Configure Kafka Connect
Create a basic worker configuration file connect-standalone.properties
in your Kafka config
directory:
bootstrap.servers=localhost:9092
key.converter=org.apache.kafka.connect.json.JsonConverter
value.converter=org.apache.kafka.connect.json.JsonConverter
key.converter.schemas.enable=true
value.converter.schemas.enable=true
offset.storage.file.filename=/tmp/connect.offsets
offset.flush.interval.ms=10000
Step 2: Configure MySQL Source Connector
Install Required Components
-
Download the Kafka Connect JDBC plugin from Confluent Hub and extract it to your Kafka
libs
directory -
Download the MySQL JDBC Driver and copy the JAR file to the same
libs
directory
Create MySQL Source Configuration
Create a file mysql-source.properties
in your Kafka config
directory with the following content:
name=mysql-source
connector.class=io.confluent.connect.jdbc.JdbcSourceConnector
tasks.max=1
# Connection settings
connection.url=jdbc:mysql://localhost:3306/your_database?useSSL=false
connection.user=your_username
connection.password=your_password
# Table selection and topic mapping
table.whitelist=your_database.your_table
topics=mysql_data
# Sync mode configuration
mode=incrementing
incrementing.column.name=id
# Polling frequency
poll.interval.ms=5000
Replace the following values with your actual MySQL configuration:
your_database
: Your MySQL database nameyour_username
: MySQL usernameyour_password
: MySQL passwordyour_table
: The table you want to migrate
Sync Modes
The MySQL Source Connector supports three synchronization modes:
-
Incrementing Mode: Best for tables with an auto-incrementing ID column
mode=incrementing
incrementing.column.name=id -
Timestamp Mode: Best for capturing both inserts and updates
mode=timestamp
timestamp.column.name=updated_at -
Timestamp+Incrementing Mode: Most reliable for all changes
mode=timestamp+incrementing
incrementing.column.name=id
timestamp.column.name=updated_at
Step 3: Configure Databend Sink Connector
Install Required Components
-
Download the Databend Kafka Connector and place it in your Kafka
libs
directory -
Download the Databend JDBC Driver and copy it to your Kafka
libs
directory
Create Databend Sink Configuration
Create a file databend-sink.properties
in your Kafka config
directory:
name=databend-sink
connector.class=com.databend.kafka.connect.DatabendSinkConnector
# Connection settings
connection.url=jdbc:databend://localhost:8000
connection.user=databend
connection.password=databend
connection.database=default
# Topic to table mapping
topics=mysql_data
table.name.format=${topic}
# Table management
auto.create=true
auto.evolve=true
# Write behavior
insert.mode=upsert
pk.mode=record_value
pk.fields=id
batch.size=1000
Adjust the Databend connection settings as needed for your environment.

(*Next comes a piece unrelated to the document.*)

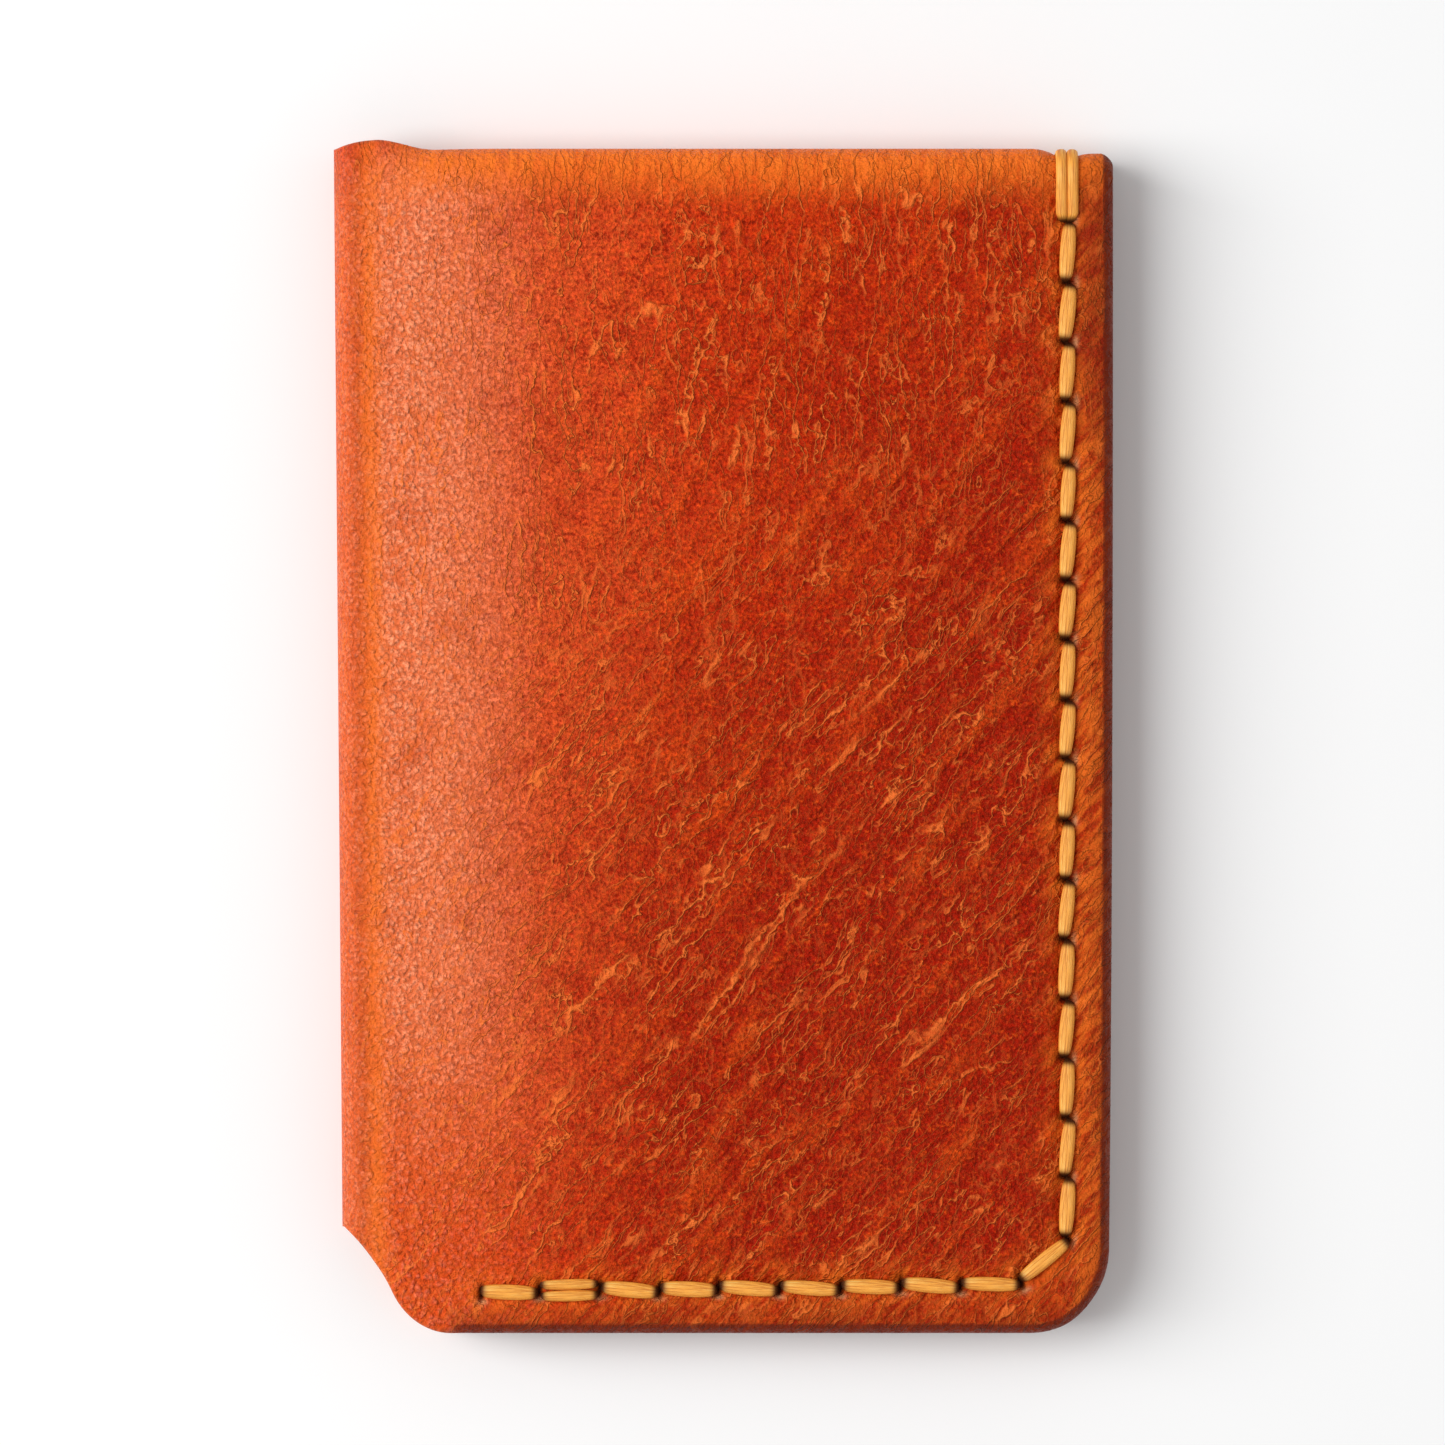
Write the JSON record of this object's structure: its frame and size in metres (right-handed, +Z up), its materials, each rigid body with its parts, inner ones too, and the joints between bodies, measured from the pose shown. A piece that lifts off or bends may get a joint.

Step 4: Start the Migration Pipeline
Start Kafka Connect with both connector configurations:
bin/connect-standalone.sh config/connect-standalone.properties \
config/mysql-source.properties \
config/databend-sink.properties
Step 5: Verify the Migration
Check Data Synchronization
-
Monitor Kafka Connect Logs
tail -f /path/to/kafka/logs/connect.log
-
Verify Data in Databend
Connect to your Databend instance and run:
SELECT * FROM mysql_data LIMIT 10;
Test Schema Evolution
If you add a new column to your MySQL table, the schema change will automatically propagate to Databend:
-
Add a column in MySQL
ALTER TABLE your_table ADD COLUMN new_field VARCHAR(100);
-
Verify schema update in Databend
DESC mysql_data;
Test Update Operations
To test updates, ensure you're using timestamp or timestamp+incrementing mode:
-
Update your MySQL connector configuration
Edit
mysql-source.properties
to use timestamp+incrementing mode if your table has a timestamp column. -
Update data in MySQL
UPDATE your_table SET some_column='new value' WHERE id=1;
-
Verify the update in Databend
SELECT * FROM mysql_data WHERE id=1;
Key Features of Databend Kafka Connect
-
Automatic Table and Column Creation: With
auto.create
andauto.evolve
settings, tables and columns are created automatically based on Kafka topic data -
Schema Support: Supports Avro, JSON Schema, and Protobuf input data formats (requires Schema Registry)
-
Multiple Write Modes: Supports both
insert
andupsert
write modes -
Multi-task Support: Can run multiple tasks to improve performance
-
High Availability: In distributed mode, workload is automatically balanced with dynamic scaling and fault tolerance
Troubleshooting
- Connector Not Starting: Check Kafka Connect logs for errors
- No Data in Databend: Verify topic exists and contains data using Kafka console consumer
- Schema Issues: Ensure
auto.create
andauto.evolve
are set totrue